What this means going forward

Wizz Air’s message is clear: ultra-low-cost long-haul, at least via the Middle East, is off the table for now. Malin left the door only slightly open: “If opportunities arise to generate higher returns using different operations without added complexity, we’ll consider it.” For now, though, the airline is refocusing the A321XLR fleet on short and medium-haul European and North African routes – the same markets it already knows how to serve profitably with standard Neos. It is a notable reversal for an airline that has otherwise been aggressively expanding its network, including new bases in Madrid and Valencia and 10 new routes from Poland to Egypt.

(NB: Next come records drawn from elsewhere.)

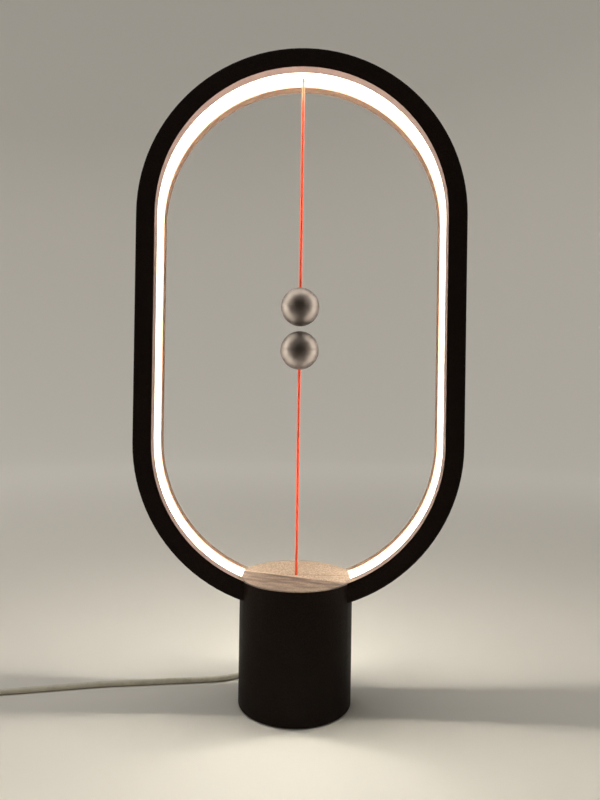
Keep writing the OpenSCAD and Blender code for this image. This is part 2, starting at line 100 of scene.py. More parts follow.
class NodeBench:
    """Adds and links nodes in one node tree."""

    def __init__(self, tree: Tree) -> None:
        """Starts work on a tree."""
        self.tree = tree
        self.column = 0

    def add(self, kind: str, **settings: object) -> bpy.types.Node:
        """Adds a node and sets its properties.

        Args:
            kind: The node's type name.
            **settings: Properties of the node and their values.

        Returns:
            The new node.
        """
        node = self.tree.nodes.new(kind)
        node.location = (self.column * 190, 0)
        self.column += 1
        for name, value in settings.items():
            setattr(node, name, value)
        return node

    def feed(self, node: bpy.types.Node, socket: str | int, source: object) -> None:
        """Gives an input a value, or links another node's output to it.

        Args:
            node: The node whose input it is.
            socket: The input's name or index.
            source: A value, or an output socket to link.
        """
        if isinstance(source, Socket):
            self.tree.links.new(source, node.inputs[socket])
        else:
            node.inputs[socket].default_value = source

    def parts(self, vector: Socket) -> Outputs:
        """Splits a vector.

        Args:
            vector: The vector's socket.

        Returns:
            The outputs X, Y and Z.
        """
        node = self.add("ShaderNodeSeparateXYZ")
        self.feed(node, 0, vector)
        return node.outputs

    def vectors(self, operation: str, first: Socket, second: object = (0.0, 0.0, 0.0)) -> Outputs:
        """Adds a Vector Math node.

        Args:
            operation: The sum it does.
            first: Its first source.
            second: Its second value or source.

        Returns:
            The outputs Vector and Value.
        """
        node = self.add("ShaderNodeVectorMath", operation=operation)
        self.feed(node, 0, first)
        self.feed(node, 1, second)
        return node.outputs

    def noise(self, vector: Socket, scale: object, **values: float) -> Socket:
        """Adds a Noise Texture.

        Args:
            vector: Where the pattern lies.
            scale: Its repeats in a metre.
            **values: The node's other inputs and their values.

        Returns:
            The pattern's value from 0 to 1.
        """
        node = self.add("ShaderNodeTexNoise")
        for name, value in {"Vector": vector, "Scale": scale, **values}.items():
            self.feed(node, name, value)
        return node.outputs["Fac"]

    def maths(self, operation: str, first: object, second: object = 0.0,
              clamp: bool = False) -> Socket:
        """Adds a Math node.

        Args:
            operation: The sum it does.
            first: Its first value or source.
            second: Its second value or source.
            clamp: Whether the result stays between 0 and 1.

        Returns:
            The result's socket.
        """
        node = self.add("ShaderNodeMath", operation=operation, use_clamp=clamp)
        self.feed(node, 0, first)
        self.feed(node, 1, second)
        return node.outputs[0]

    def times(self, first: object, second: object, clamp: bool = False) -> Socket:
        """Multiplies two values or sources."""
        return self.maths("MULTIPLY", first, second, clamp)

    def spread(self, source: object, low: float, high: float,
               to_low: float = 0.0, to_high: float = 1.0) -> Socket:
        """Maps a range of values smoothly onto another.

        Args:
            source: The value to map.
            low: The lower end of its range.
            high: The upper end of its range.
            to_low: What the lower end becomes.
            to_high: What the upper end becomes.

        Returns:
            The mapped value's socket.
        """
        node = self.add("ShaderNodeMapRange", interpolation_type="SMOOTHSTEP")
        for socket, value in enumerate((source, low, high, to_low, to_high)):
            self.feed(node, socket, value)
        return node.outputs[0]

    def blend(self, share: object, first: object, second: object) -> Socket:
        """Mixes two colours.

        Args:
            share: How much of the second colour there is.
            first: The first colour or its source.
            second: The second colour or its source.

        Returns:
            The mixed colour's socket.
        """
        node = self.add("ShaderNodeMix", data_type="RGBA")
        self.feed(node, 0, share)
        self.feed(node, 6, first)
        self.feed(node, 7, second)
        return node.outputs[2]


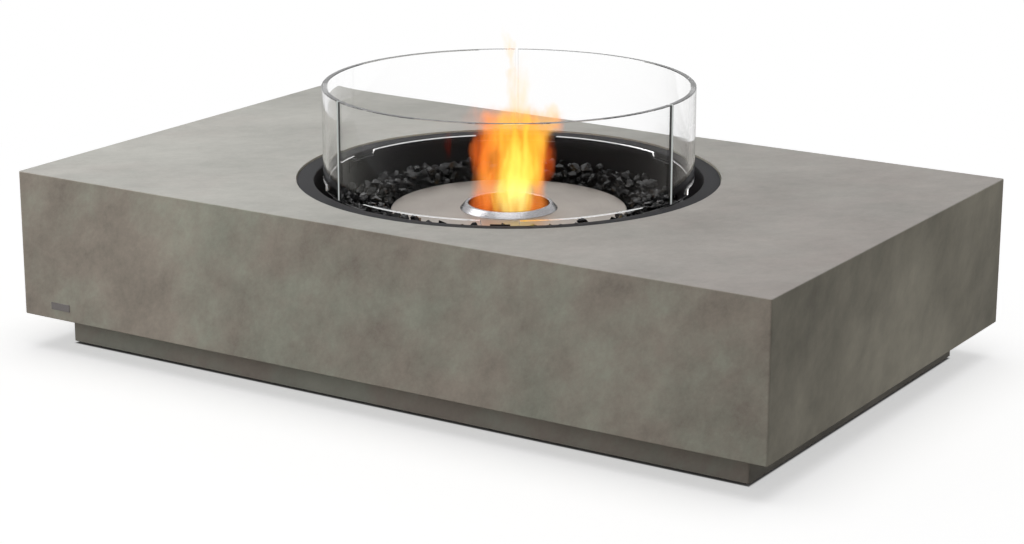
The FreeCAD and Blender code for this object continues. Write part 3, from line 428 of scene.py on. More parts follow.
add_lamp("SUN", "ceiling_light", (0.0, 0.0, 1.0), (0.0, 0.0, 0.0), CEILING_LEVEL * math.pi,
         angle=CEILING_SOFTNESS)
add_softbox("left_softbox", (-1.15, -0.26, 1.33), (-0.45, 0.0, 0.27), size=0.8, watts=LEFT_WATTS)
add_softbox("front_softbox", (-0.6, -2.05, 0.9), (0.05, -0.37, 0.16), size=0.9, watts=FRONT_WATTS,
            colour="fffdf8")

# %% [markdown]
# Cast concrete, sealed with a matt coat. The real panel is sprayed glass-fibre concrete: fine grained,
# nearly flat, with cloudy patches of cool green-grey and warm taupe a hand or two across, drawn out
# along the diagonal as a wiped mould leaves them, and a few pinholes. A photo of concrete could be
# wrapped round the box, but it would stretch at the edges and repeat. Solid patterns run through
# the block, so the patches come from two layers of stretched noise, one for light and dark and one
# for the tint, and the pinholes from a cell pattern. The top is calmer and grows warmer towards the
# right end, and the ends are calmer too. The colour changes little, so it never reads as paint.

# %% Concrete patterns
CLOUD_SHIFT = (0.35, 0.0, 0.1)
TINT_SHIFT = (-1.7, 0.6, 1.9)
DIAGONAL_TURN = (0.0, math.radians(54.7), math.radians(45.0))
CLOUD_REACH = 1.9
TINT_REACH = 1.5
WARM_TOP = "b8b0ab"
PORE_SPACING_MM = 26.0


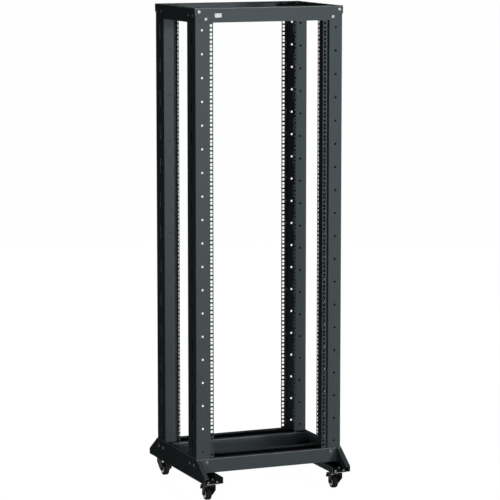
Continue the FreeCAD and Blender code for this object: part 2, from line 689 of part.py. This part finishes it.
# Every object and every solid is sound before anything is written
parts = [o for o in doc.Objects if o.TypeId == "PartDesign::Body"]
for thing in doc.Objects:
    if "Invalid" in thing.State or "Error" in thing.State:
        raise RuntimeError(f"{thing.Label} is not sound: {thing.State}")
for part in parts:
    if part.Shape.isNull() or not part.Shape.isValid() or len(part.Shape.Solids) != 1:
        raise RuntimeError(f"{part.Label} is not one sound solid")

os.makedirs("parts", exist_ok=True)
for part in parts:
    part.Shape.exportStep(f"parts/{part.Label}.step")
whole = Part.makeCompound([part.Shape for part in parts]).BoundBox
print(len(parts), "parts, from", [round(v, 2) for v in (whole.XMin, whole.YMin, whole.ZMin)],
      "to", [round(v, 2) for v in (whole.XMax, whole.YMax, whole.ZMax)])
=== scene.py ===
# %% [markdown]
# # A four post open frame rack on a wheeled base
#
# The rack is folded sheet steel with a dark grey powder coat. The solids come in from the
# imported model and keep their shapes. This notebook gives them their finishes, adds the
# bolts, screws and nuts that hold the sheets together, and lights the whole as in a studio.

import math

import bmesh
import bpy
from mathutils import Matrix, Vector


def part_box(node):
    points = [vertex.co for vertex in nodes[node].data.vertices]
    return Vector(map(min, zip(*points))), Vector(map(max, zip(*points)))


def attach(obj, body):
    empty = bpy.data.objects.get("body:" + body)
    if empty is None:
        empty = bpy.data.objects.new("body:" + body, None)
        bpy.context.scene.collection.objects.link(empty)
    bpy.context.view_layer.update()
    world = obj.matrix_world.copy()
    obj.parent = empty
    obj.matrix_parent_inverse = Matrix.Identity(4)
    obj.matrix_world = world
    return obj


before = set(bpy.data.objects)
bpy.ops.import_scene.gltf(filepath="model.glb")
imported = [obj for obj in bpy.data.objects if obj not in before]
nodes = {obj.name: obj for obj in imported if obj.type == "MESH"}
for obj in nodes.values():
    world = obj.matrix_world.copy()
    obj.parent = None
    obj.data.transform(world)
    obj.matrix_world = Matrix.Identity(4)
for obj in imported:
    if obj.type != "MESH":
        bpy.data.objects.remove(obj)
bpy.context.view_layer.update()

# %% [markdown]
# ## Sizes that the pieces share
#
# Everything is in metres, in the frame of the solids: +Z up, the front towards -Y. The sizes
# are read from the solids' own boxes, so a bolt always sits on the sheet that it holds. The
# rack is the same on both sides of its middle, so a face is named by how far it lies from it.

# %% Sizes
FRONT = -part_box("top_beam_front")[0].y
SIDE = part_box("top_beam_right")[1].x
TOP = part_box("top_beam_front")[1].z
TROUGH_BACK = -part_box("base_trough_front")[1].y
TROUGH_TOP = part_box("base_trough_front")[1].z
BASE_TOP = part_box("base_side_right")[1].z
PLATE_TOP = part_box("caster_plate_front_right")[1].z
SHEET = 0.002
TREAD_TOP = PLATE_TOP + SHEET
BOTH = (-1, 1)
CORNERS = ("front_left", "front_right", "rear_left", "rear_right")
print("front face at", round(FRONT, 4), "side face at", round(SIDE, 4), "top at", round(TOP, 4))

# %% [markdown]
# ## Shader maths in plain Python
#
# A material is a tree of nodes joined by links. Written by hand that is long and hard to read,
# so this small class wraps one socket and lets Python's own signs build the Math nodes.
# `wire.node(...)` makes any other kind of node in the same tree.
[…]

Frequently asked questions

Which Wizz Air routes were scrapped?

London Gatwick to Jeddah and London Gatwick to Medina, both withdrawn entirely from Wizz Air’s booking system.

Why is Wizz Air ending its A321XLR long-haul flights?

Mainly because it lost its Abu Dhabi base in September 2025, which was meant to anchor the long-haul strategy. Other factors include an all-economy cabin unsuited to long-haul profitability, Middle East geopolitical uncertainty, airspace restrictions, and faster-than-expected engine wear in hot climates.

How many A321XLRs does Wizz Air still have?

11, down from an original order of 47 – 36 were converted to standard A321neo aircraft. The 11 remaining XLRs will be operated identically to Neos.

Is there a problem with the Airbus A321XLR aircraft itself?

No. Wizz Air’s CCO explicitly said the aircraft is not the issue, calling it “terrific” – the decision is about route economics and strategy, not the plane.

Does this affect Wizz Air’s other Pratt & Whitney engine issues?

It’s a related but separate issue. Around 30 Wizz Air aircraft remain grounded due to a Pratt & Whitney GTF manufacturing defect first identified in 2023, with the airline aiming to have its full fleet flying again by 2027.

Is Wizz Air cutting back overall?

No – this is a narrow reversal on long-haul Middle East routes. The airline continues to expand elsewhere, including new bases in Spain and new routes to Egypt.